A particle of mass $m$ sits in a one-dimensional square well with infinitely high walls and width $L$. The particle is in a 50–50 mixture of states, half in the ground state and half in the first excited state. I want to show how to derive a formula for the complete, time-dependent wave-function of the particle.

I begin by the using the normalizing condition, that $\int|\Psi|^{2}dx=1$. This is because the probability of finding the particle somewhere in space must equal $1$ at all times. Because the particle is in a mixture of states, my wave function will take the form $\Psi = A(\Psi_{1}+\Psi_{2})$. Combining this with the normalizing condition, I get the equation $A^{2}\int(\Psi_{1}+\Psi_{2})(\Psi_{1}^{*}+\Psi_{2}^{*})dx = 1$. The individual wave-functions will take the forms $\Psi_{1} = \sqrt{\frac{2}{L}}\sin(\frac{\pi x}{L})e^{-i\omega_{1}t}$ and $\Psi_{2} = \sqrt{\frac{2}{L}}\sin(\frac{\pi x}{L})e^{-i\omega_{2}t}$. I can then plug these two equations in the the above normalizing condition for a particle in mixed states, convert all sine functions to cosine functions and cancel out like terms until I get down to the simple expression that $2A^{2}=1$ which implies that $A = \frac{1}{\sqrt{2}}$. Now I can use this constant to write down my mixed wave-function which will look as follows $\Psi = \frac{1}{\sqrt{L}}(\sin(\frac{\pi x}{L})e^{-\omega_{1}t} + \sin(\frac{2\pi s}{L})e^{-i\omega_{2}t})$. Now, I want to show that the probability of finding the particle between positions $\frac{1}{4}L$ and $\frac{1}{4}L+dx$, as measured from the left-hand side of the well, as a function of time, is $[\frac{3}{2}+\sqrt{2}\cos(\frac{3E_{1}t}{\hbar})]\frac{dx}{L}$. This is done by finding the probability amplitude which is the square modulus of the wave function. This will look as follows $|\Psi_{1}+\Psi_{2}|^{2} = (\Psi_{1}+\Psi_{2})(\Psi_{1}^{*}+\Psi_{2}^{*})$. After filling in each wave function and multiplying out each term I obtain $\frac{1}{L}(\sin(\frac{\pi x}{L}))^{2} + \frac{1}{L}(\sin(\frac{2\pi x}{L}))^{2} + \frac{1}{L}\sin(\frac{2\pi x}{L}) \sin(\frac{\pi x}{L}) ( e^{-i\omega_{1} t}e^{i\omega_{2} t}+e^{-i\omega_{2} t}e^{i\omega_{1} t})$. After converting the sine terms to cosines and converting the exponentials to trigonometric functions, I can plug in $x$ for $L$, which will give me $\frac{1}{4}L$ and $\frac{1}{4}L+dx$ which is what I wanted to show.

# Phase Velocity Proof

Using the relativistic energy equation $E^{2} = p^{2}c^{2}+m^{2}c^{4}$, I want to show that the resulting phase velocity for the de Broglie wave of an electron is greater than the speed of light.

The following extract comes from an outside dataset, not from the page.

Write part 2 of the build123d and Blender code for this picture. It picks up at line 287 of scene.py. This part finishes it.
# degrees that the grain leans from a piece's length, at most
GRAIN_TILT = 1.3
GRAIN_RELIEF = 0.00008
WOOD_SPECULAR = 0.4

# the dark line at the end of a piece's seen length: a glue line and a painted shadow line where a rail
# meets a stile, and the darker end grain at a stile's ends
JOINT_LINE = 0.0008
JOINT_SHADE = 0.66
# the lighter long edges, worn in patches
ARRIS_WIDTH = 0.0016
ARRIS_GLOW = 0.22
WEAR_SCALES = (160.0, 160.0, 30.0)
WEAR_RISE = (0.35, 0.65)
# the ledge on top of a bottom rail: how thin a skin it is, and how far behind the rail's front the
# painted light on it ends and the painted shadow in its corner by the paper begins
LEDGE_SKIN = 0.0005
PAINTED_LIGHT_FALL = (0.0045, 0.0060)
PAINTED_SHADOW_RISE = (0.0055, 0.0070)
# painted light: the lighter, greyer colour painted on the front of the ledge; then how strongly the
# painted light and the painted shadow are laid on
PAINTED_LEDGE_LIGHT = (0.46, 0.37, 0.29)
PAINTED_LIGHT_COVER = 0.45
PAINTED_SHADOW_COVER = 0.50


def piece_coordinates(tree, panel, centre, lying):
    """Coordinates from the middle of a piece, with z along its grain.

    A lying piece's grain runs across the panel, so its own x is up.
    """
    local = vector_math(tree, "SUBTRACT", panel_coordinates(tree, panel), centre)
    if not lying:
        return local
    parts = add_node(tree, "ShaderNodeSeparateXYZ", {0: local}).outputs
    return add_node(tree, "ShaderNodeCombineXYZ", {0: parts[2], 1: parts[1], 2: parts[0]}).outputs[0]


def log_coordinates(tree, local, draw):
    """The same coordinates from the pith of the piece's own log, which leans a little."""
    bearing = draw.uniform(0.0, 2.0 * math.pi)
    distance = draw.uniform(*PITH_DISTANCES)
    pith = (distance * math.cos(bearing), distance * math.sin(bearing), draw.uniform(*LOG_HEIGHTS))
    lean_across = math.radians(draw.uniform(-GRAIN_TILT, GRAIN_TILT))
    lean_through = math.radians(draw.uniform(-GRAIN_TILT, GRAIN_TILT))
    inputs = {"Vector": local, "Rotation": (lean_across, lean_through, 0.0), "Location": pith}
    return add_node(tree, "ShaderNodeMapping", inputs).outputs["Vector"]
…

I start by deriving an expression for Energy in terms of the phase velocity, which is the rate at which the phase of the wave propagates in space, and the momentum of the electron. Using the equation $v_{p}=f\lambda$, I can then make two substitutions namely that $f =\frac{E}{h}$ which gives the energy required or released when electrons change their energy levels and $\lambda=\frac{h}{p}$ which is the wavelength associated with a particle as postulated by Louis DeBroglie. After canceling like terms this gives me $E=v_{p}p$. Now I can plug this into my relativistic formula to obtain $v_{p}^{2}p^{2} = p^{2}c^{2} + m^{2}c^{4}$. Next I can make a substitution using the equation $p=mv_{p}$, and cancel out the masses. This leaves me with the bi-quadratic equation $y^{2}-c^{2}y-c^{4} = 0$ where $y=v_{p}^{2}$. This equation has only one real solution which is $\pm \sqrt\frac{c^{2}+\sqrt{5c^{4}}}{2}$. Taking the positive root, I obtain the velocity $3.8*10^{8} m/s$ which is greater than the speed of light.